Sidmouth Woods Boundary. For almost a year now, the London probation service has been busy removing Rhododendron ponticum from the boundary of Sidmouth woods – no small task as the entire boundary is almost one and half miles long!.  Rhododendron is an exceptionally invasive plant – it grows roots when branches touch the ground and takes over the entire woodland excluding all other trees and shrubs. Once it has been removed, stumps will be dug out (or cut and treated when inaccessible) to ensure it doesn't grow back.  The boundary will then be re-planted with native shrubs suitable for a boundary screen – such as Privet, Holly, Blackthorn and Hawthorn.  The work has been support by grant aid form the Mayor of London.


Shrubs Which Flower This Month. Camellia sasanqua 'Rubra' has small single red fragrant flowers and grows in the 'V' shaped section of the Garden formed by the convergence of the Main Stream and the Small Stream which derives from the Still Pond. Growing next to this shrub is Camellia sasanqua 'Maidens Blush' which bears similar flowers that are pale pink in colour. Look out for more C.sasanqua's growing in other areas of the Plantation.

Autumn Colour and Fruits. Acers throughout the gardens assume a variety of autumn tints. Nyssa sylvatica, the “Tupelo tree”, growing on the bank of Thomson's Pond turns to shades of rich scarlet, orange and red in the autumn. Liquidamber styraciflua stands set back from Thomson's Lawn, this tree was selected for its reliable autumn colour. At this time of year leaves take on shades of rich black, crimson and red. Taxodium distichum, the “Swamp Cypress” grows by the side of Peg's Pond and also on the bank of Thomson's Pond. This deciduous conifer colours bronze in the autumn. When grown by water, larger specimens produce 'knee-like' growths called neumatephores. These growths come from the roots and project above ground to enable the uptake of vital gasses in waterlogged, anaerobic soils. Metasequoia glyptostroboides, the “Dawn Redwood” is another deciduous conifer and can be seen growing on Thomson's Lawn. Its leaves colour russet before dropping. Callicarpa bodinieri 'Profusion' grows along the Small Stream from the Still Pond. This shrub bears striking purple berries on bare stems. Euonymus myrianthus can be found growing in Wilson's Glade, this evergreen shrub bears stunning orange-yellow fruits that split to reveal orange-scarlet seeds. Arbutus unedo, the “Strawberry Tree” can be found growing above Thomson's Pond as well as other locations around the gardens. Red strawberry-like fruits are produced at the same time as white small bell-shaped flowers.

The Heather Garden. Forms of Erica x darleyensis and Erica carnea flower throughout the winter. Also look out for Erica lusitanica, the “Portugese Heath” a type of tree heath whose stems are crowded with white tubular fragrant flowers that are pink in bud. Nandina domestica, the “Sacred Bamboo” is planted at the top end of this garden. This evergreen shrub has purplish-red tint to the young leaves and a bears a profusion of red spherical berries at this time of year.

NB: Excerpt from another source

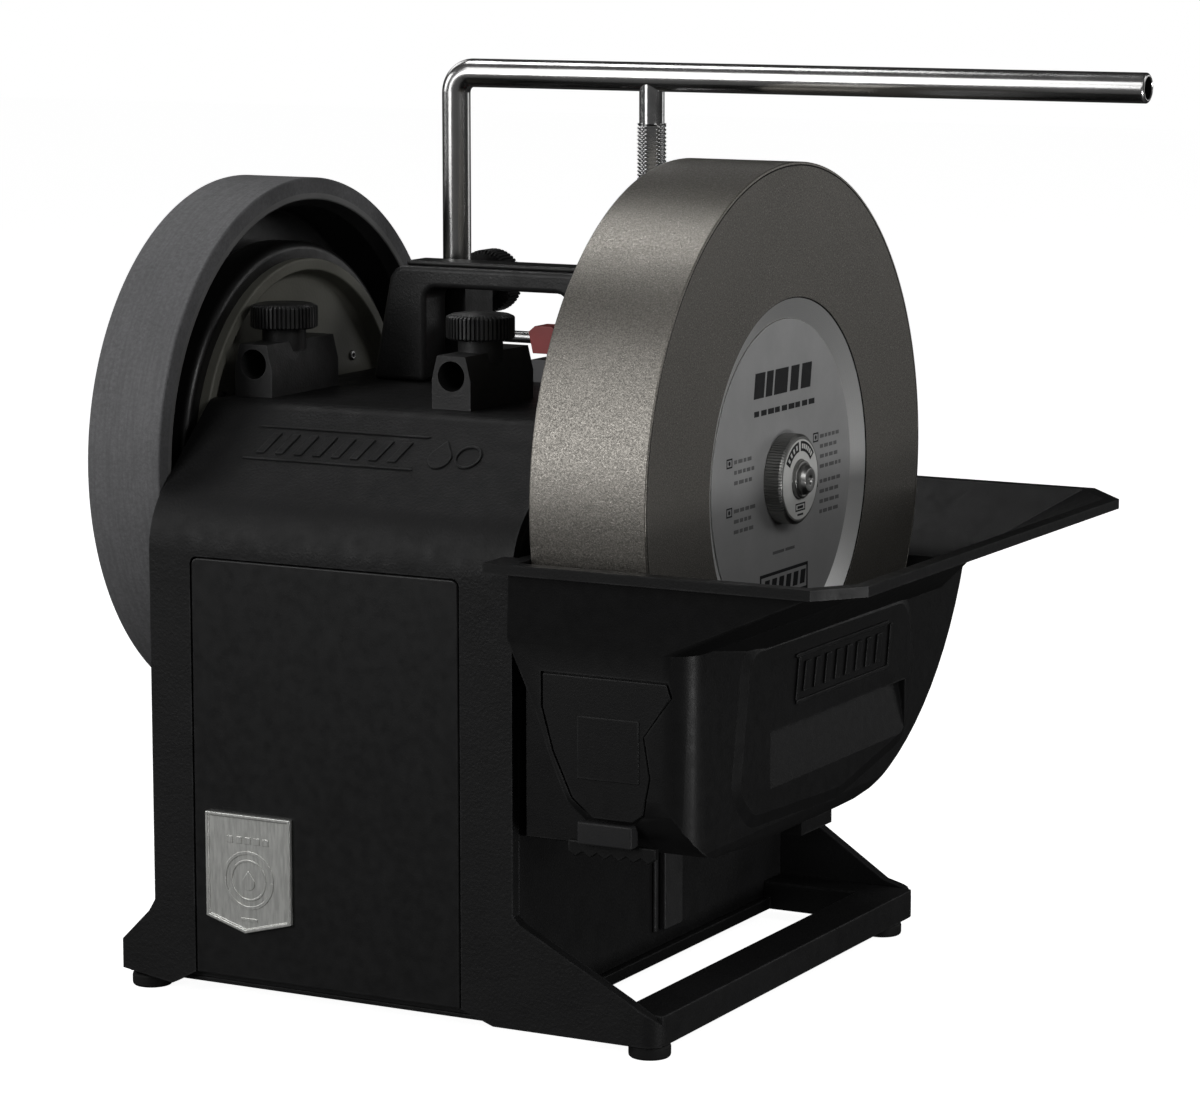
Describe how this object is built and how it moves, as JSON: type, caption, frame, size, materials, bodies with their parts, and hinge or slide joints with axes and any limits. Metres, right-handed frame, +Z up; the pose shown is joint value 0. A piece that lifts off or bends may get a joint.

The Bog Garden. The leaves on two stands of Gunnera manicata, the “Giant Rhubarb”, have been cut down and placed over a layer of cut bracken covering the plants crown to protect the plant from the elements during the cold winter months.

Congratulations go to the Isabella gardening team for their success at the RHS Autumn Show held at the RHS Halls, Vincent Square. For the second year in a row they won the Rosse Cup for an exhibit of conifers, together with 3 first prizes and 2 second prizes for various exhibits.


You are invited to join the gardeners for guided walks throughout the year.
Walks will take place on:

  • November: Friday 6th, Sunday 15th and Friday 27th
  • December: Friday 4th and Sunday 13th

Walks last about 1.5 hours and are free of charge.
Meet inside the Garden by the gate from Broomfield Hill car park at 11.00a.m.